In the listing below, find the line holding "for side in" and the line holding "bpy.context.scene.collection.objects.link(empty)". Write out those two lines and all lines between, exactly, and nothing more.

■ MATERIALS PROVIDED
** BEGIN **

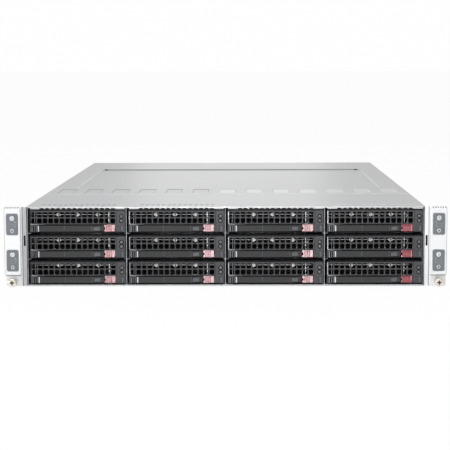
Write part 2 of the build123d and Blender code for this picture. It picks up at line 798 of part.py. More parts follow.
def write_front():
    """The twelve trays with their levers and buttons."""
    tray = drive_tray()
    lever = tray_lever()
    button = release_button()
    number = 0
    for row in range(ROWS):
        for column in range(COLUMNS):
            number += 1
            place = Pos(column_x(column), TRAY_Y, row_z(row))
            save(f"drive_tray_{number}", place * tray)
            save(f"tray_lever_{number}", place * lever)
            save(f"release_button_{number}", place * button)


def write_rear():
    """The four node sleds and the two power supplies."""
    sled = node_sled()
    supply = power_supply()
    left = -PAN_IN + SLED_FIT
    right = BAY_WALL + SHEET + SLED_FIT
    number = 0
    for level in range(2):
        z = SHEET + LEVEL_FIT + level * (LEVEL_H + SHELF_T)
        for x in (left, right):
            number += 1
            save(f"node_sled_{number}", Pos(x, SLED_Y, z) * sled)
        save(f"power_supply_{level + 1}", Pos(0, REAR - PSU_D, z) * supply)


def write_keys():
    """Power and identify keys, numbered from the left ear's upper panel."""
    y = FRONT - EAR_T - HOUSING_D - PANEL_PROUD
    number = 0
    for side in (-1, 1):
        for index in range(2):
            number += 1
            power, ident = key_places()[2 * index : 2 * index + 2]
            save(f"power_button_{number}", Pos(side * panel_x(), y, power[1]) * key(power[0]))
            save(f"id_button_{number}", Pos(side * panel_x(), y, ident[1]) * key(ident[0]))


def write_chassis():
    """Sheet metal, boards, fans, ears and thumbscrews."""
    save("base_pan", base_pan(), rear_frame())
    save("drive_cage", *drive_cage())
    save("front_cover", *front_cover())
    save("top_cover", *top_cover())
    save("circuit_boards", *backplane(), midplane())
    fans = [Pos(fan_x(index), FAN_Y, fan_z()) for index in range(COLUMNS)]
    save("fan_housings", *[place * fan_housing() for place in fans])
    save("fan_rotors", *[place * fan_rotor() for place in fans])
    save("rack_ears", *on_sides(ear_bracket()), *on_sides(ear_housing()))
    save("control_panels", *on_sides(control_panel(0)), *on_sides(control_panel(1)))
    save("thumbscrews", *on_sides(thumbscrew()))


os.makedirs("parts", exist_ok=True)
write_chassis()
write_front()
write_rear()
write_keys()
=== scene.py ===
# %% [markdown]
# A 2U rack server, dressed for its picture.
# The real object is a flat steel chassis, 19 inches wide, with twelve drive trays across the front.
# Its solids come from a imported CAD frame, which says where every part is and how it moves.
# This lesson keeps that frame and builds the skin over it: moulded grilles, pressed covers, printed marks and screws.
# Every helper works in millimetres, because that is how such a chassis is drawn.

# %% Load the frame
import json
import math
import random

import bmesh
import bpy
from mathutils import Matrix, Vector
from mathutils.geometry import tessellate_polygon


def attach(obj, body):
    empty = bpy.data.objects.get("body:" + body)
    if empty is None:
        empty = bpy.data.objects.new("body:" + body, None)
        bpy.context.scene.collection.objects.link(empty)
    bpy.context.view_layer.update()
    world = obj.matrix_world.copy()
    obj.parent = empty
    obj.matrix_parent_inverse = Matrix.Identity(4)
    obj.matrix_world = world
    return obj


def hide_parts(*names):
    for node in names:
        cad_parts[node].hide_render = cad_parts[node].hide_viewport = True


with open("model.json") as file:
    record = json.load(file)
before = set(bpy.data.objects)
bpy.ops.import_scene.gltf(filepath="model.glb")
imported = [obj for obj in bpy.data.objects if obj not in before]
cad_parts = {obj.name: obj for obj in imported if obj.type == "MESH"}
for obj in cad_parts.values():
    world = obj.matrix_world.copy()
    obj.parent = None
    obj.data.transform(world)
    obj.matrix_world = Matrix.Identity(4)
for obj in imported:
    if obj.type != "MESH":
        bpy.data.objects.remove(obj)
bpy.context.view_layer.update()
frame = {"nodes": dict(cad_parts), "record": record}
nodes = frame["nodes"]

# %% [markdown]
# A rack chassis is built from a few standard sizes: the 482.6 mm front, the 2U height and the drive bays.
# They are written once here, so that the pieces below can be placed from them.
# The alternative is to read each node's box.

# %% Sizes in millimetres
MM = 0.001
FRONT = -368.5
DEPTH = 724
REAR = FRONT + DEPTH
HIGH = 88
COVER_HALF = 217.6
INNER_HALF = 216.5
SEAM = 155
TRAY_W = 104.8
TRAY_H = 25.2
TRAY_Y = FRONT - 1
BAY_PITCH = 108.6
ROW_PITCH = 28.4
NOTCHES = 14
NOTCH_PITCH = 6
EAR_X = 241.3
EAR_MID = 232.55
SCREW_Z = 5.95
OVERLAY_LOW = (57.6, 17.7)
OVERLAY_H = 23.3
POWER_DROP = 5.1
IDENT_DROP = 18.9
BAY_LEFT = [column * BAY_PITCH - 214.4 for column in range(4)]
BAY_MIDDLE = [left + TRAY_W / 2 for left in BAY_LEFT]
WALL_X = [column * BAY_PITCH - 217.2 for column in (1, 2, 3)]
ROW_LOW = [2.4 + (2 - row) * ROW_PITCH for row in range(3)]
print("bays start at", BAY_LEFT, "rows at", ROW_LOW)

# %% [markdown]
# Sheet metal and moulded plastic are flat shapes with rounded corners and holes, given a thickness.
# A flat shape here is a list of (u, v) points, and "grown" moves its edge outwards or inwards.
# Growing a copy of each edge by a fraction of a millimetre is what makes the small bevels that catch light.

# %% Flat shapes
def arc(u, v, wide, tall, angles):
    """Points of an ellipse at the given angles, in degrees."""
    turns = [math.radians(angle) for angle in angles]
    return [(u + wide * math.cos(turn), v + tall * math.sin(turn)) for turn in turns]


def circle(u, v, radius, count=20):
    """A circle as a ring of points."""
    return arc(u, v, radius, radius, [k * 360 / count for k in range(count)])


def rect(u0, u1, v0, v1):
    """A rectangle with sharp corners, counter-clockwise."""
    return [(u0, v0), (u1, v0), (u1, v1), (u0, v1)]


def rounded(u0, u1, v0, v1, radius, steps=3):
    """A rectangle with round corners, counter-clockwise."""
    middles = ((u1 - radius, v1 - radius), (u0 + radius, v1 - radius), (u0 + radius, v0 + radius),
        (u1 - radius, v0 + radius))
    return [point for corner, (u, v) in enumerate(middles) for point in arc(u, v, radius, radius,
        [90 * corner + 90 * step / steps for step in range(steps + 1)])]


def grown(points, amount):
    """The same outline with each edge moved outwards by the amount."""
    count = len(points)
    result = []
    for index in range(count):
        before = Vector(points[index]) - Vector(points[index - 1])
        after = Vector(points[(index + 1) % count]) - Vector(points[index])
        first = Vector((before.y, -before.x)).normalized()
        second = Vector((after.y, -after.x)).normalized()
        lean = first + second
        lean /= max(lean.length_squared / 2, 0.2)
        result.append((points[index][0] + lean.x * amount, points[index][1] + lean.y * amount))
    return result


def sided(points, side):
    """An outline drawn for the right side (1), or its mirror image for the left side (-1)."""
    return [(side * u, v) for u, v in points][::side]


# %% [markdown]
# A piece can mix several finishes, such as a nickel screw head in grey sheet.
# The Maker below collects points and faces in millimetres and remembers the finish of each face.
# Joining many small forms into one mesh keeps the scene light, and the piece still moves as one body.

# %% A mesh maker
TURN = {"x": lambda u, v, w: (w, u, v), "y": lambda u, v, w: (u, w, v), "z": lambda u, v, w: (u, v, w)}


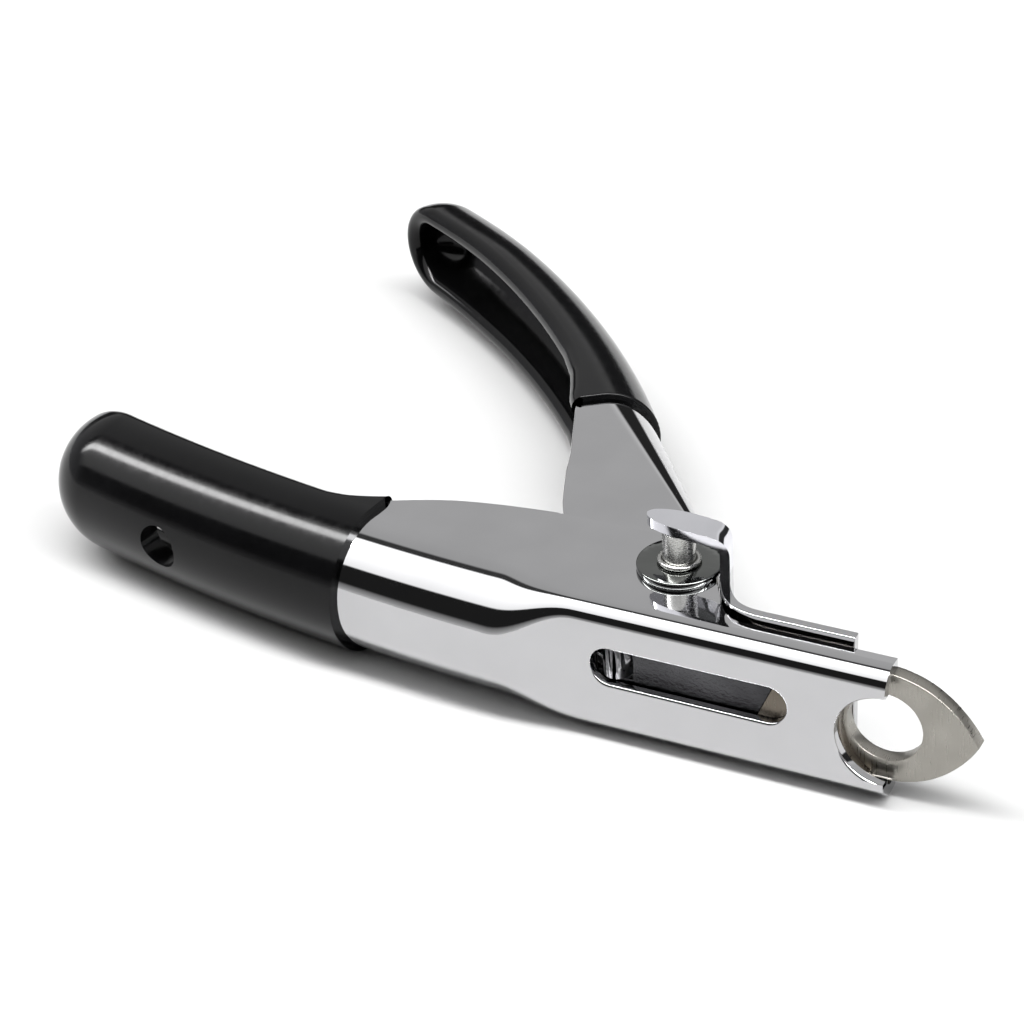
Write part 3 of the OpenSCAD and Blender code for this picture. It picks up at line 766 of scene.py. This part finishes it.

** END **

■ SOLUTION
    for side in (-1, 1):
        for index in range(2):
            number += 1
            power, ident = key_places()[2 * index : 2 * index + 2]
            save(f"power_button_{number}", Pos(side * panel_x(), y, power[1]) * key(power[0]))
            save(f"id_button_{number}", Pos(side * panel_x(), y, ident[1]) * key(ident[0]))


def write_chassis():
    """Sheet metal, boards, fans, ears and thumbscrews."""
    save("base_pan", base_pan(), rear_frame())
    save("drive_cage", *drive_cage())
    save("front_cover", *front_cover())
    save("top_cover", *top_cover())
    save("circuit_boards", *backplane(), midplane())
    fans = [Pos(fan_x(index), FAN_Y, fan_z()) for index in range(COLUMNS)]
    save("fan_housings", *[place * fan_housing() for place in fans])
    save("fan_rotors", *[place * fan_rotor() for place in fans])
    save("rack_ears", *on_sides(ear_bracket()), *on_sides(ear_housing()))
    save("control_panels", *on_sides(control_panel(0)), *on_sides(control_panel(1)))
    save("thumbscrews", *on_sides(thumbscrew()))


os.makedirs("parts", exist_ok=True)
write_chassis()
write_front()
write_rear()
write_keys()
=== scene.py ===
# %% [markdown]
# A 2U rack server, dressed for its picture.
# The real object is a flat steel chassis, 19 inches wide, with twelve drive trays across the front.
# Its solids come from a imported CAD frame, which says where every part is and how it moves.
# This lesson keeps that frame and builds the skin over it: moulded grilles, pressed covers, printed marks and screws.
# Every helper works in millimetres, because that is how such a chassis is drawn.

# %% Load the frame
import json
import math
import random

import bmesh
import bpy
from mathutils import Matrix, Vector
from mathutils.geometry import tessellate_polygon


def attach(obj, body):
    empty = bpy.data.objects.get("body:" + body)
    if empty is None:
        empty = bpy.data.objects.new("body:" + body, None)
        bpy.context.scene.collection.objects.link(empty)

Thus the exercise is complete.